Mark MacGillivray, of OKFN and Cottage Labs, and Brian Hole of Ubiquity Press, spoke about Open Access and making scholarship open but also retaining its rigour. Using Open Access, we should be able to share the data, the ways of interpreting it and and the final interpretation which is published.
The science community has been doing this for some while and things like the Panton Principles and Science Commons are showing the way. One of the ideas was to write a handbook for how to use openness in literature and that it is something that we need address and build on. We ought to write an open guide / manual and build on / develop the Panton Principles where necessary as a core set of principles to work with.

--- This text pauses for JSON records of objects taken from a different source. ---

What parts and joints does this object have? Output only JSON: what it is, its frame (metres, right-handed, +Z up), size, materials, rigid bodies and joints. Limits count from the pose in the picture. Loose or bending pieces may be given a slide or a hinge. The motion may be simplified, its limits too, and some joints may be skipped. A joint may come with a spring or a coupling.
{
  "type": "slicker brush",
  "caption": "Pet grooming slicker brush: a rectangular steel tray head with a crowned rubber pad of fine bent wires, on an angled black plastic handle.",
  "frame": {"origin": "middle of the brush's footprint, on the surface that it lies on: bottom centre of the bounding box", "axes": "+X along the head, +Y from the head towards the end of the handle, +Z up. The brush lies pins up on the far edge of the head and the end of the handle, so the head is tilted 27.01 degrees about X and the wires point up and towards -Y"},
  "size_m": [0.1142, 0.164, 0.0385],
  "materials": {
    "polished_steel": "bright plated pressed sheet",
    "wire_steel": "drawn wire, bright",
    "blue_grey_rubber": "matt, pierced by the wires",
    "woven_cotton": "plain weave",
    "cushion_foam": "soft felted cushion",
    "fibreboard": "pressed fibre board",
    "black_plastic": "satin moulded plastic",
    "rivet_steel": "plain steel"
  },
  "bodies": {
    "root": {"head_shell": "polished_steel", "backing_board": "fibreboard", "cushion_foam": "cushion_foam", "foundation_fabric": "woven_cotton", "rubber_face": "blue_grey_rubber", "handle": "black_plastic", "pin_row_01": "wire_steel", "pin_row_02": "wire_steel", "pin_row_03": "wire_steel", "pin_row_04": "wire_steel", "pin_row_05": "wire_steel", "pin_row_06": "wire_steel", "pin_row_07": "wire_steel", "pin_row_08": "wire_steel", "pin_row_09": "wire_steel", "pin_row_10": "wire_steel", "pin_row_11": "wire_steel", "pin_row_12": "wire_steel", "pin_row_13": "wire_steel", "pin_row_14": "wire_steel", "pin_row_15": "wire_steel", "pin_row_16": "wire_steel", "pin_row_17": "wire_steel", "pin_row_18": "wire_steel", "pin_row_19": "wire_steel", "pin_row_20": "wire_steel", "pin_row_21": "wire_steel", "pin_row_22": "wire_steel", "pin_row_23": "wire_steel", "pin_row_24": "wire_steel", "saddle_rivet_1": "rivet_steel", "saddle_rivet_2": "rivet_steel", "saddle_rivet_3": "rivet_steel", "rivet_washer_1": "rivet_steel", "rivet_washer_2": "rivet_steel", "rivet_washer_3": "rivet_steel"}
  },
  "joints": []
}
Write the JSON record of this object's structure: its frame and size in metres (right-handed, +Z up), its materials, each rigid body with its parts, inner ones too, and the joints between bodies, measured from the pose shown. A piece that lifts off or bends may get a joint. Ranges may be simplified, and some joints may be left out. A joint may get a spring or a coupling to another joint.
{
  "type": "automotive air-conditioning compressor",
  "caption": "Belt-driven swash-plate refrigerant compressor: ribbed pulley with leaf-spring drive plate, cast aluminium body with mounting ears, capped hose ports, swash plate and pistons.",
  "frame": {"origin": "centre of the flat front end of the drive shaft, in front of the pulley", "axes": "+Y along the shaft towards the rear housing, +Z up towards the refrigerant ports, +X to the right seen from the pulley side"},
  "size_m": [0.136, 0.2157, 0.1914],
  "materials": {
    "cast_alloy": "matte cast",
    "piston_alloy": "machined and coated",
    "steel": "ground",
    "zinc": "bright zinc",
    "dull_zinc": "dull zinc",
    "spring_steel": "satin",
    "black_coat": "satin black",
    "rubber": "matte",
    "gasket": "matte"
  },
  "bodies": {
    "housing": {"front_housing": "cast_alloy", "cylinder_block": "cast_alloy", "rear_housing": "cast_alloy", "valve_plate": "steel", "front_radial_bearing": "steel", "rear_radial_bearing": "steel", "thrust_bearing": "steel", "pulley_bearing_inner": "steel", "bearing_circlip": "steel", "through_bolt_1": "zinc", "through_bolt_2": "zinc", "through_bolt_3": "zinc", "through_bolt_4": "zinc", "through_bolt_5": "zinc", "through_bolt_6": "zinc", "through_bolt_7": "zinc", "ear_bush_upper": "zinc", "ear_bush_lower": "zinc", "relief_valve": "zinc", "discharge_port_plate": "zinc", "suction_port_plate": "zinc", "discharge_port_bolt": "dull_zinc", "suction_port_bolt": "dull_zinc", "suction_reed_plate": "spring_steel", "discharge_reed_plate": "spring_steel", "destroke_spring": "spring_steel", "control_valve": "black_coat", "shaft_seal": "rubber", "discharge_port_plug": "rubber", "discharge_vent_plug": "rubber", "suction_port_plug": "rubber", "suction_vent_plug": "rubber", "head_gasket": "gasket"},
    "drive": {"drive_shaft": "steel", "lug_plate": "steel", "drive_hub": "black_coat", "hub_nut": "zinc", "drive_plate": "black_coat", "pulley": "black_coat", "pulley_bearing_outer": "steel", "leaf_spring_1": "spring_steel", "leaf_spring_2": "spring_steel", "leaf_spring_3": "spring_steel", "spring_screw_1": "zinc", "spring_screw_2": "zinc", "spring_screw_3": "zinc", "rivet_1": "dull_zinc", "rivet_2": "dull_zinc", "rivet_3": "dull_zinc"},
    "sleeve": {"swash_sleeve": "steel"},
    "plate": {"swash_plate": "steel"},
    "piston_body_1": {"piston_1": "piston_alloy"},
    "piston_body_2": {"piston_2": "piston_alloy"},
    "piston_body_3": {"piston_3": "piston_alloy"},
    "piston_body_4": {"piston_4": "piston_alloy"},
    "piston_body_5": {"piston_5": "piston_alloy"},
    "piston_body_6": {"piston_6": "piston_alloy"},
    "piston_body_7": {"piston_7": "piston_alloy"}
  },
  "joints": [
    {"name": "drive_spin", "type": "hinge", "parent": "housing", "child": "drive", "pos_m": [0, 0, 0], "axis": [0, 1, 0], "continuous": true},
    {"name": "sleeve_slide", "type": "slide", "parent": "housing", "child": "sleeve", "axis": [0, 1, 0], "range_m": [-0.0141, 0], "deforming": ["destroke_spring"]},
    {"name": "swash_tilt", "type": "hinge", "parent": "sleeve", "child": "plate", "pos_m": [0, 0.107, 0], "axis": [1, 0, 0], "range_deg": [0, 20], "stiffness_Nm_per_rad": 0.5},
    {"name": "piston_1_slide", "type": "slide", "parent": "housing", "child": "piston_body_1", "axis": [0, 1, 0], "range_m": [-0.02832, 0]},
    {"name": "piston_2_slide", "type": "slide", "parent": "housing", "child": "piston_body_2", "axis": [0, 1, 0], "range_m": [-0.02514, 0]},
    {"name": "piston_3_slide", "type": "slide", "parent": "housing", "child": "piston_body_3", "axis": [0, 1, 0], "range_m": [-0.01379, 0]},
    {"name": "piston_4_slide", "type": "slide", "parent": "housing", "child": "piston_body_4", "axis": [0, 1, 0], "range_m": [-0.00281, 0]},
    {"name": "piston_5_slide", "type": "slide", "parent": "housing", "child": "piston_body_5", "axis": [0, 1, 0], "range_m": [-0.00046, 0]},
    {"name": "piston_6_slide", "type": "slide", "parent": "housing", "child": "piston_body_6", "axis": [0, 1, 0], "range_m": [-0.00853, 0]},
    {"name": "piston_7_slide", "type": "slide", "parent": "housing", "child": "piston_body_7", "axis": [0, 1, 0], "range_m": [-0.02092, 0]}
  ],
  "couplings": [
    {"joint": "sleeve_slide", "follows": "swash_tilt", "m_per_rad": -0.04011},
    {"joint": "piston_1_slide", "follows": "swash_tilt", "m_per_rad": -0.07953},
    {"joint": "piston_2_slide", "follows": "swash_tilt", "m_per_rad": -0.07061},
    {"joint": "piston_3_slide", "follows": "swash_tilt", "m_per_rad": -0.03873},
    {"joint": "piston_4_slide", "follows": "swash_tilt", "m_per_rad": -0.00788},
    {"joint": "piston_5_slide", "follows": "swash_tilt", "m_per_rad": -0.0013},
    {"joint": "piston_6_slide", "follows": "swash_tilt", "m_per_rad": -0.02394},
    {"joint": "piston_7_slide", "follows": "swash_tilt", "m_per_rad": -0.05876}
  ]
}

Having days like Textcamp and Book Hackday are extremely useful to think about this and to work on the ideas. It is easy to get into echo chambers of mailing lists and blogs, we need these events to meet new people, be challenged to explain ourselves and to either build on the day or go away with ideas to test and try out. The day has excited me out using word clouds again and doing a bit more work on them as a tool to make them useful. It has also got me excited about book scanning and doing some hardware hacking (which I’ve not really done) before.
Running the Pope essay through Wordle makes me excited about testing what we can do with the ECCO TEI documents that John Levine links to. Can we hyperlnk to other texts, author and events that are mentioned in it (not just with the annotator tool but in generated HTML) or use HTML 5 to embed audio links to further discussions or pronunciation (for example Byron’s Don Juan which has been argued as pronounced “Jew-an” rather that “Hwan” and the arguments for and against).
Perhaps that gets to one of the issues that arose in the break-out discussions in the kitchen. After the lightning talk about digital publishing, there seemed to be an argument about whether current digital publishing was really pushing the boundaries or flailing around. I do think that it has some real benefits for niche publishing but these have not been fully explored. The model will need to change and perhaps become more open in those senses, perhaps linking the raw data to the interpretation earlier to allow the relevant community to peer review the data earlier. Just a suggestion. There are two distinct communities, the top-down business layer and the grass roots layer, activists, data developers and so on. Both would appear to have broadly similar aims but how to put them together in a useful way for both to learn. Don’t get me wrong here as I believe I’m at the grass roots layer, but I think that both sides do have a dialogue which could get around the issues that the music and film industries have found themselves in, i.e. confrontation. We are here to disrupt and make.because we are passionate. We care about the industry. Publishing is an industry which needs to change and transform itself. Put the two together and there are ways of moving forward. My hope is that in future events, we could get some more publishers along to the event.
The other important thing is that these conversations carry on afterwards. The round table discussions where great as were the break-out in the kitchen ones but they need to carry on or we create our own echo chamber which reduces the value of what happened yesterday.
Whilst I did not do as much coding as I wanted to yesterday, I met some new people and caught up with colleagues. The fact that organisations such as JISC are supporting events like this shows their underlying importance and use to the community. We’ve started, now we need to carry on by chatting, blogging, sharing and doing more of these events.
Great piece Iain. If anyone is reading this, and wants to join the discussions of those who participated at Text Camp, you can do so by visiting: http://lists.okfn.org/mailman/listinfo/tcamp11
Also, must point this out, Byron expressly rhymes “Juan” with several different words in the poem in order to bemuse his reader. Very Byronic, but also the occasion for a quick visualisation of all the rhymes of Juan perhaps?
It has been a while since I’ve read the Byron (about 15 years give or take) so memory is a bit hazy. Hmmm, that could be interesting re: the visualisation. Perhaps one for a little later in the day but gets into how we can make text mining more interesting.